Directive
Copy out each line of the material below that holds the string "every".

Dataset records
%%

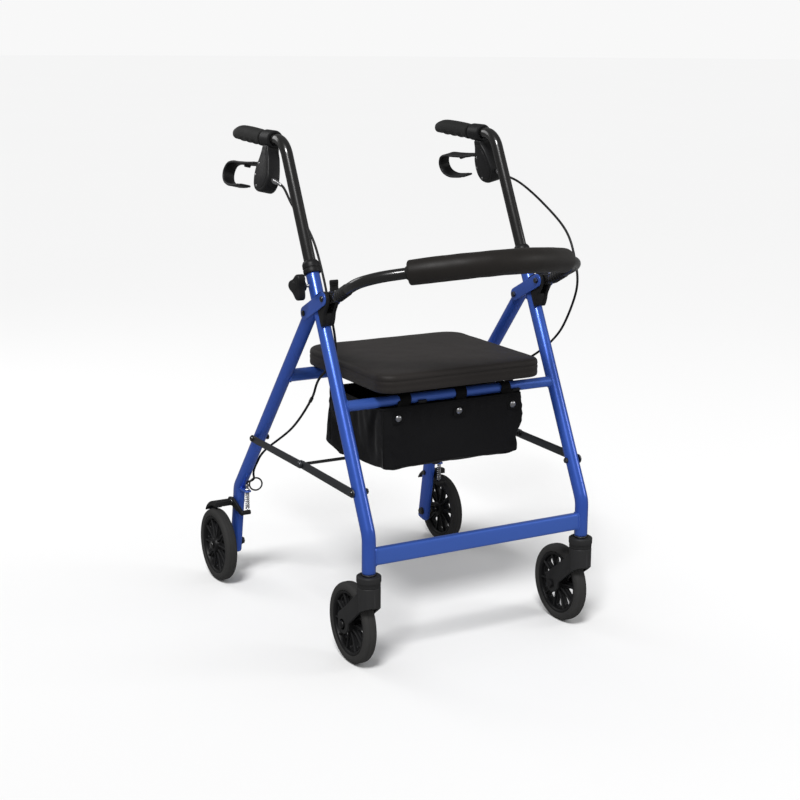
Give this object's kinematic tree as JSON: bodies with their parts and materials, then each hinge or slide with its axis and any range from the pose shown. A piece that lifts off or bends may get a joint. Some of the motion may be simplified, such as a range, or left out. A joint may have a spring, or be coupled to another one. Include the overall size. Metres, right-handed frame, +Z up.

%%
%%

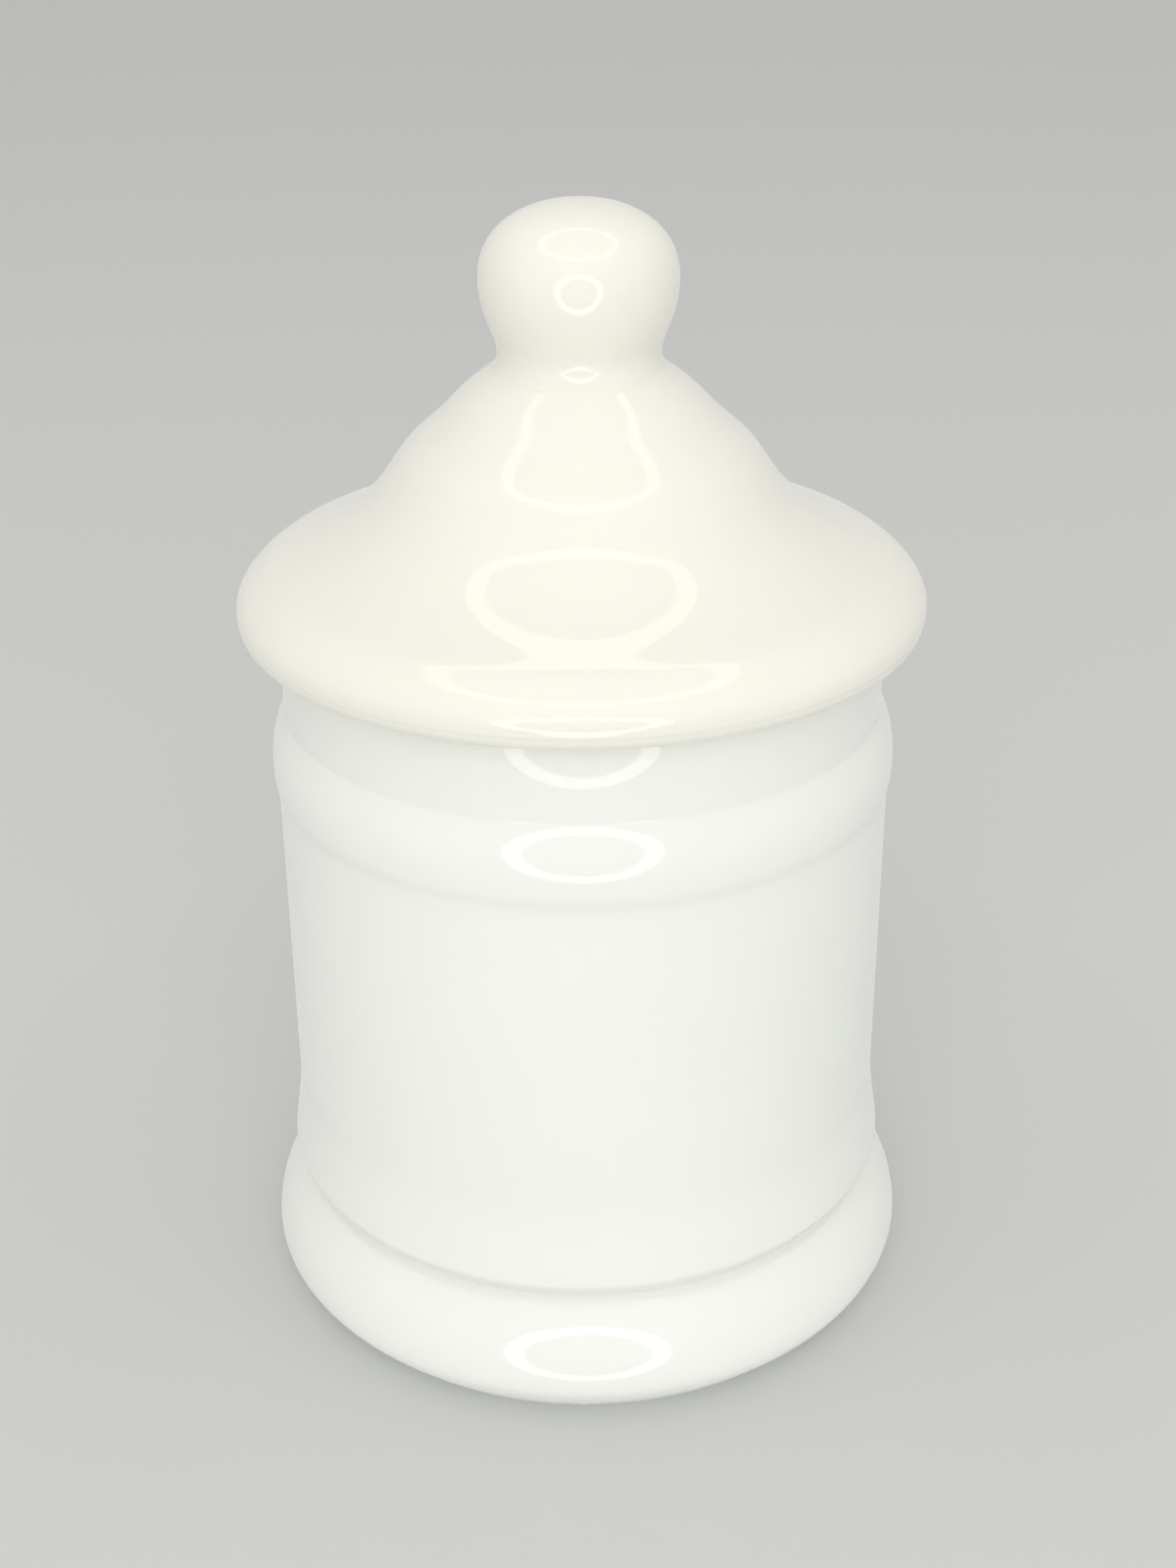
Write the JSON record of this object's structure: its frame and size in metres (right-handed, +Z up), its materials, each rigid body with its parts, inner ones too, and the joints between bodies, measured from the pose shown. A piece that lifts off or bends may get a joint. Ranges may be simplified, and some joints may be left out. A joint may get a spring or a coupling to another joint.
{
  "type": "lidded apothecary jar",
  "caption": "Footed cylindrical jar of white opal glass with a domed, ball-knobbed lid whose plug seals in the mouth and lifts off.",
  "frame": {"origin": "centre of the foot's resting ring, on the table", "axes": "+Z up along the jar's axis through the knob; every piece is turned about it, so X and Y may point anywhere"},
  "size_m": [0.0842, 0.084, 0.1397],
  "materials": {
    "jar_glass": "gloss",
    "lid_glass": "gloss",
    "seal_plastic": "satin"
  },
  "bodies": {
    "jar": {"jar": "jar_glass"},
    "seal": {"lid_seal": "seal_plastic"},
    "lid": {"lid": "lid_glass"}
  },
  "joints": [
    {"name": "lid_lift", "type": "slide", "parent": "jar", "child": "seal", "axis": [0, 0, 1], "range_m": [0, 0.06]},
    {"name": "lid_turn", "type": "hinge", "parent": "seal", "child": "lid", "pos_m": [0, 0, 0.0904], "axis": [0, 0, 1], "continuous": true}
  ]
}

%%
%%

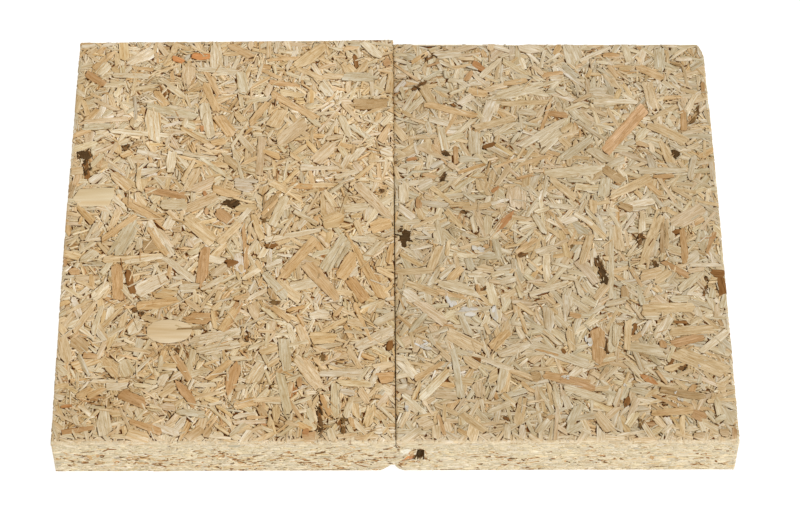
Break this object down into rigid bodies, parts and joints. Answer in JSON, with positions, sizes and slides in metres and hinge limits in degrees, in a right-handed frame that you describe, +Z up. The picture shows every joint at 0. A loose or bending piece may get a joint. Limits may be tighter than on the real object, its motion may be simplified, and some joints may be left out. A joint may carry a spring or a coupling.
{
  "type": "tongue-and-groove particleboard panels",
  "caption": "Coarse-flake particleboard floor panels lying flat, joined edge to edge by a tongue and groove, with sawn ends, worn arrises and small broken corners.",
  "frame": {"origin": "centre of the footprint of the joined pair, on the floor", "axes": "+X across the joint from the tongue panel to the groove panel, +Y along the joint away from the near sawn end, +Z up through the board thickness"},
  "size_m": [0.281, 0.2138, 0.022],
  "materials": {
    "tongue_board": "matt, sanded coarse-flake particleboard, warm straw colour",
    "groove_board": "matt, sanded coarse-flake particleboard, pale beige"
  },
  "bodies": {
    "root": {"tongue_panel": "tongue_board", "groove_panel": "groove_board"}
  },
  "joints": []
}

%%

Output
  "frame": {"origin": "centre of the foot's resting ring, on the table", "axes": "+Z up along the jar's axis through the knob; every piece is turned about it, so X and Y may point anywhere"},
Break this object down into rigid bodies, parts and joints. Answer in JSON, with positions, sizes and slides in metres and hinge limits in degrees, in a right-handed frame that you describe, +Z up. The picture shows every joint at 0. A loose or bending piece may get a joint. Limits may be tighter than on the real object, its motion may be simplified, and some joints may be left out. A joint may carry a spring or a coupling.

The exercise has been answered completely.